The article concludes:
"This paper proposed a general computational procedure associated with optimal adaptation strategies of residential buildings subjected to hurricanes and climate change effects. The loss of buildings under probabilistic wind hazard is computed and the effects of adaptation on structural performance are considered in a lifecycle context. The optimal structural adaptation strategies are identified considering expected lifecycle loss/benefit and total structural adaptation cost during the investigated time interval. The presented approach was illustrated on residential buildings located in Miami-Dade County, Florida.
The following conclusions are drawn:
- 1. The expected lifecycle loss of buildings under hurricane effects is significantly affected by the investigated time interval and monetary annual discount rate. These parameters should be carefully evaluated within the lifecycle performance assessment process.

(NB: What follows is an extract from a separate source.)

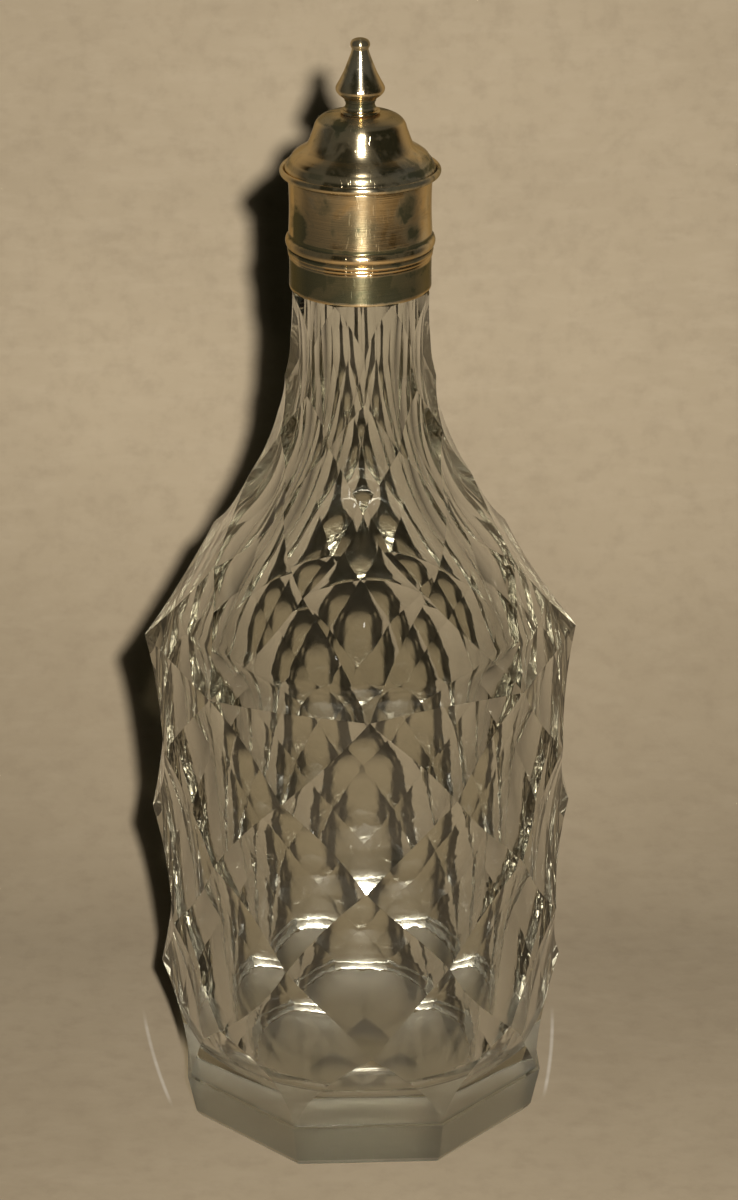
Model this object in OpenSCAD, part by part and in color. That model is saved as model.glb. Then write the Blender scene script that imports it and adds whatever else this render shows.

2. For the case study analyzed in this paper, the buildings within 1-10 km of the shore revealed the largest loss compared with the buildings located in other regions. Furthermore, buildings built before 1970 contribute substantially to the total annual loss for the buildings located in this region.
3. The changes in the probability of occurrence and intensity of hurricanes due to climate change have significant effects on the expected lifecycle loss of the buildings within the investigated region. The change associated with hazard intensity has a larger effect on the loss than that due to the increase of the hazard occurrence rate.
4. Optimum adaptation strategies of residential buildings can be obtained by using a biobjective approach, resulting in a Pareto optimal front. This allows decision makers to make informed decisions based on their particular preference.
5. The cost-benefit evaluation and optimization of adaptation actions can produce the best structural adaptation strategies considering both the expected lifecycle loss and total structural adaptation cost. The cost and benefit can be considered together to determine the effectiveness of an alternative.
6. Within the context of climate change engineering, lifecycle loss, cost-benefit analysis, and optimization can provide the decision maker important information necessary for assessment and adaptation of structural systems at a large scale. This information can be used in design, maintenance, and management processes of civil infrastructure considering extreme events and climate change."
Prof. Dan M. Frangopol is the inaugural holder of the Fazlur R. Khan Endowed Chair of Structural Engineering and Architecture at Lehigh University. He is "widely recognized as a leading educator and creator in the field of life-cycle engineering" (ASCE). His main research interests are in the development and application of probabilistic concepts and methods to civil and marine engineering, including: structural reliability; life-cycle cost analysis; probability-based assessment, design, and multi-criteria life-cycle optimization of structures and infrastructure systems; structural health monitoring; life-cycle performance maintenance and management of structures and distributed infrastructure under extreme events (earthquakes, tsunamis, hurricanes, and floods); risk-based assessment and decision making; multi-hazard risk mitigation; infrastructure sustainability and resilience to disasters; climate change adaptation; and probabilistic mechanics. His research, teaching and service have garnered numerous awards from ASCE, IASSAR, IABSE, SAE and other professional organizations.
According to ASCE, "Dan M. Frangopol is a preeminent authority in bridge safety and maintenance management, structural systems reliability, and life-cycle civil engineering. His contributions have defined much of the practice around design specifications, management methods, and optimization approaches. From the maintenance of deteriorated structures and the development of system redundancy factors to assessing the performance of long-span structures, Dr. Frangopol's research has not only saved time and money, but very likely also saved lives."